Operated by fourth generation proprietress Esther Loh, the establishment has begun receiving orders for wedding ceremonies – many couples are opting to wed as soon as possible to avoid yet another partial lockdown.

Loh is looking to promote the cake shop’s brand and business online, while learning baking skills from her father, Loh Mun Loong.

2. Leong Bicycle Shop (1960s)

LEONG BICYCYLE SHOP made the transition from being a bicycle provider and repair shop to a bike rental business following George Town’s inscription as a World Heritage Site 12 years ago. The business switch makes sense since bicycles provide for a convenient mode of transport for visitors wanting to take in more of the city.

According to second generation owner Tan Teik Leong, prior to the MCO, all bicycles would have been rented out before 8am. Now however, his customers are mainly visitors from neighbouring states. Like most tourism players, Tan was earnestly looking forward to the Visit Malaysia 2020 campaign, but he concedes that the presence of domestic visitors in Penang has kept business afloat.
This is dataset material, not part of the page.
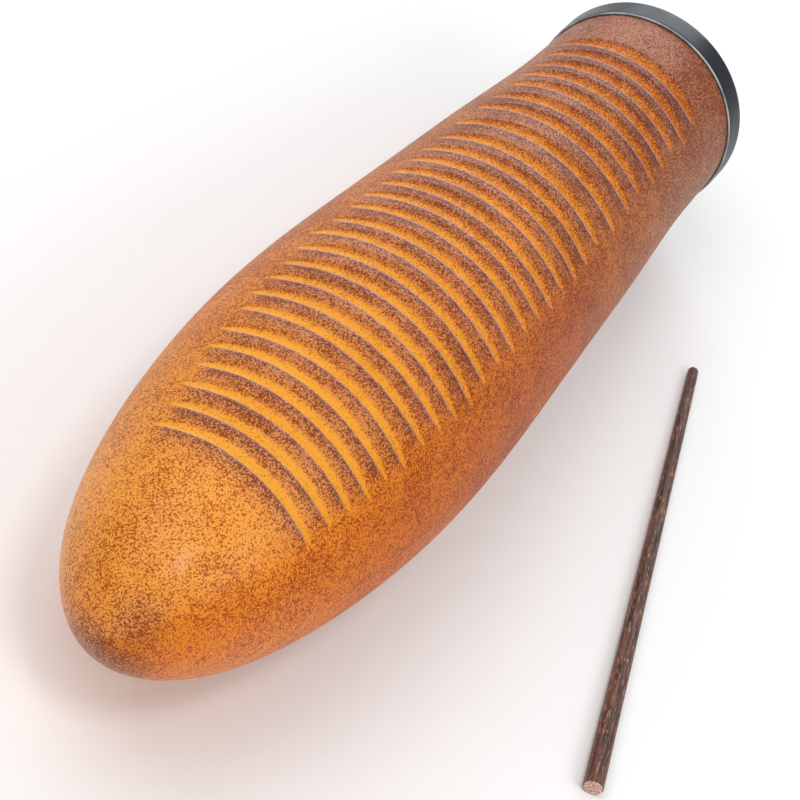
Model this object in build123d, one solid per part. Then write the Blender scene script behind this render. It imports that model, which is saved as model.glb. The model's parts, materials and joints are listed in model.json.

Before, customers would have been allowed to select their preferred bicycles, but with SOP measures in effect, the choice is now limited to those displayed along the shop’s front. Though face masks are provided, and temperature checks are conducted and recorded, Tan worries that there is no way to track his customers’ whereabouts or who they come into contact with.

3. Kedai Songkok OSM Mohd Shariff (1933)

A SOUTH INDIAN native, Haja Mohideen bin OSM Mohd Shariff, 72, joined his father in Penang during the 1950s, where his father had previously established the family songkok business. Orders would come in from all over Malaysia, and especially during the month of Ramadan. To fulfill them, both father and son would sew and stitch for about 18-20 hours daily, aided by four workers.

Apart from the songkok, they also made tarbus which are used for Boria performances and Pakistani Jinnah caps that are usually worn by Northern Indians. Since taking over the business in 1973, Haja Mohideen says that 2020 was the first time he experienced a profit loss of 70%. No doubt, it is a severe blow to business, but Haja remains optimistic. As a Living Heritage Treasures Award winner, he receives recognition for his craft and a subsidy from the Penang Heritage Trust, the award’s organiser.

Regular customers from KL and Johor are still placing songkok orders through phone calls. As long as accurate head size measurements can be provided, Haja is able to get the songkok ready and shipped off. His son-in-law, who is his successor, is also mulling over the idea of creating a video to teach people how to measure their head circumference. This may help to reduce direct contact with customers, as well as to expand their platform online.

4. I.Q. - Nor (M) Sdn Bhd (1918)

I.Q. - NOR (M) Sdn Bhd is the oldest mutton shop in George Town. Sarbunnisah Nisah, 54, is a third generation butcher, but she did not inherit the business directly from her father, who alongside her uncle, elder brother and husband, had kept the business going. It was only after her husband’s retirement that she decided to take over the business herself.

In the past, restaurants relied on butcher shops to process the mutton. These days however, F&B eateries prefer to do this themselves, leading Sarbunnisah to pivot her business to those who are willing to spend good money on quality mutton instead.